El tema del agua es particularmente hiriente porque revela décadas de negligencia. Además de sobreexplotar sus mantos acuíferos, el DF consume una cantidad desproporcionada del preciado líquido que proviene de otras entidades. El agua se administra mal, como ilustra el enorme número de fugas que ocurren antes de que ésta llegue a su destino. El agua cuesta una fortuna “importarla” del resto del país para que luego no se cobre y, además, se desperdicie. Las ciudades que administran bien el agua la cobran al menos al costo y, a través del precio, incentivan comportamientos muy distintos a los que caracterizan a la población de esta ciudad, además de que procrean esquemas de recuperación que hoy ni siquiera son contemplables. A pesar de la vasta experiencia que existe, tanto en el país como en el extranjero, la mitología perredista (y, sin duda, la priísta de antes) ha impedido que se conciban esquemas capaces de suministrar el agua necesaria en formas novedosas. Ahora la realidad ha impuesto sus términos y no parece haber ni siquiera capacidad de reconocer que lo esencial fue abandonado en aras de la construcción de tres campañas presidenciales.
Lo mismo se puede decir del drenaje de la ciudad. Por décadas existió un sistema dual, uno dedicado a los desechos pluviales y otro a las aguas negras. Sin embargo, en lugar de continuar invirtiendo en sistemas susceptibles de darle salida a estos desechos y, a la vez, evitar inundaciones, la decisión política consistió en utilizar los colectores existentes para ambos propósitos. El colector que antes se destinaba a las aguas pluviales no tenía el revestimiento apropiado para el manejo de aguas negras y ahora ha tenido que ser reparado de emergencia. Sin embargo, como ilustra la explosión ocurrida en uno de los grandes colectores de la ciudad y el peligro que representa el Bordo Poniente, la ciudad se encuentra amenazada no porque haya llovido demasiado sino porque no se han construido los colectores necesarios para una urbe de estas dimensiones.

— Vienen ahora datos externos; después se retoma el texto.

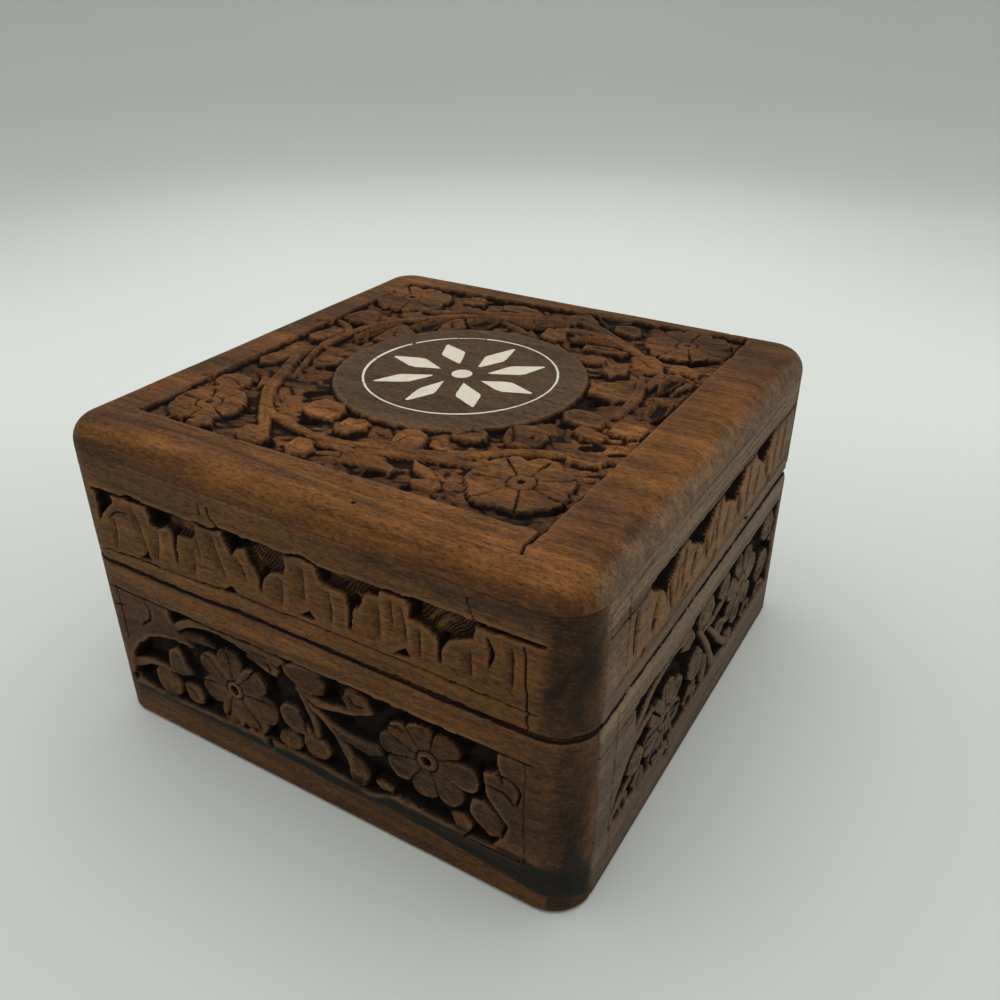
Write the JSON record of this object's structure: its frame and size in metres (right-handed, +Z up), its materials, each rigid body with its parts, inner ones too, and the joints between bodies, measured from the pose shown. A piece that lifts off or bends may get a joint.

La seguridad pública es otro de esos temas que parecen irresolubles. Es cierto que los sistemas policiacos que existían antaño no eran modernos, pero el caos de inseguridad que ha padecido la ciudadanía en por lo menos los últimos tres lustros debía haber sido enfrentado y resuelto por quienes nos gobiernan desde 1997. Esto no ha sucedido y la ciudadanía paga el costo de manera cotidiana. En lugar de una policía eficaz, la ciudad de México sigue caracterizada por sistemas premodernos de vigilancia pero sin los controles políticos de antes. El resultado es que nadie confía en las policías y que éstas no cumplen la función que deberían.
El caos vial no es imputable a un gobierno particular, pero sin duda el del DF es responsable cuando la causa del caos es una manifestación o bloqueo de grupos de interés particular, sean sindicales o de cualquier otra naturaleza que le son afines: en lugar de que la autoridad proteja a la ciudadanía, su prioridad ha sido solapar a sus contingentes rijosos. El caso de los bloqueos por parte de los trabajadores eléctricos de Luz y Fuerza es todavía peor por el hecho de que el servicio eléctrico en la ciudad de México es el peor del país y eso no podría ocurrir más que con el contubernio del gobierno local.
Es evidente que la situación particular del DF en nuestro peculiar “pacto federal” exige la concurrencia de las autoridades federales en muchos de los temas que son esenciales para la vida de la ciudad. Muchas de las inversiones que son necesarias para el agua y el drenaje, por citar los ejemplos más obvios, requieren financiamiento federal además de la cooperación de las autoridades del DF y de Edomex. Pero este hecho no exime al gobierno del DF de la responsabilidad.
En nuestra tradición municipal, que limita el periodo de gobierno a tres años, el gobernante local no tiene tiempo para hacer mayor cosa: el gobierno toma algunos meses en entender su cancha y luego se pasa un año haciendo lo que puede. Para el fin del segundo año ya está en pleno auge la grilla electorera para la sucesión y, no menos importante, para la siguiente chamba del presidente municipal saliente. Total que es difícil responsabilizar a un (modesto) presidente municipal de lo que no hace.
Ese no es el caso del DF. Luego de doce años de gobiernos del mismo partido e, incluso, en muchos casos, de los mismos funcionarios en gobiernos distintos, es imposible que el PRD no asuma la responsabilidad que le corresponde. Doce años son suficientes para evidenciar prioridades y decisiones. Las inundaciones recientes muestran años de desatención, omisiones y, en una palabra, ausencia total de responsabilidad.